GIVEN PROBLEM>
Without omitting anything, return the records precisely as given.

STORED ROWS>
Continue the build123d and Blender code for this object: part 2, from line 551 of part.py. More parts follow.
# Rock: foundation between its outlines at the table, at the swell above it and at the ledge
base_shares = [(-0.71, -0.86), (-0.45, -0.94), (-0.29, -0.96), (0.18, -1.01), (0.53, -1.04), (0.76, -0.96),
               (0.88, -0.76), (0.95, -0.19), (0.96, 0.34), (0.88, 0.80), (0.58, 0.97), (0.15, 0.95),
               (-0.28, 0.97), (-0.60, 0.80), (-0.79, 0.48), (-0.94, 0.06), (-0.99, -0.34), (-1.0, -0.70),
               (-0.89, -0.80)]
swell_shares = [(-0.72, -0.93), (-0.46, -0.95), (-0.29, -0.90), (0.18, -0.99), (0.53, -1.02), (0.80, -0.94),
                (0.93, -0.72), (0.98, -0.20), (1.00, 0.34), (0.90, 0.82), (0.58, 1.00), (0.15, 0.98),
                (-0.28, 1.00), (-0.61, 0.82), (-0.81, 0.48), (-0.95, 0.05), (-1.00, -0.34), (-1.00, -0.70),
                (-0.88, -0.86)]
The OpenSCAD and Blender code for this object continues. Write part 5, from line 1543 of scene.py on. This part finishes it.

ANSWER TO THE PROBLEM>
Continue the build123d and Blender code for this object: part 2, from line 551 of part.py. More parts follow.
# Rock: foundation between its outlines at the table, at the swell above it and at the ledge
base_shares = [(-0.71, -0.86), (-0.45, -0.94), (-0.29, -0.96), (0.18, -1.01), (0.53, -1.04), (0.76, -0.96),
               (0.88, -0.76), (0.95, -0.19), (0.96, 0.34), (0.88, 0.80), (0.58, 0.97), (0.15, 0.95),
               (-0.28, 0.97), (-0.60, 0.80), (-0.79, 0.48), (-0.94, 0.06), (-0.99, -0.34), (-1.0, -0.70),
               (-0.89, -0.80)]
swell_shares = [(-0.72, -0.93), (-0.46, -0.95), (-0.29, -0.90), (0.18, -0.99), (0.53, -1.02), (0.80, -0.94),
                (0.93, -0.72), (0.98, -0.20), (1.00, 0.34), (0.90, 0.82), (0.58, 1.00), (0.15, 0.98),
                (-0.28, 1.00), (-0.61, 0.82), (-0.81, 0.48), (-0.95, 0.05), (-1.00, -0.34), (-1.00, -0.70),
                (-0.88, -0.86)]
The OpenSCAD and Blender code for this object continues. Write part 5, from line 1543 of scene.py on. This part finishes it.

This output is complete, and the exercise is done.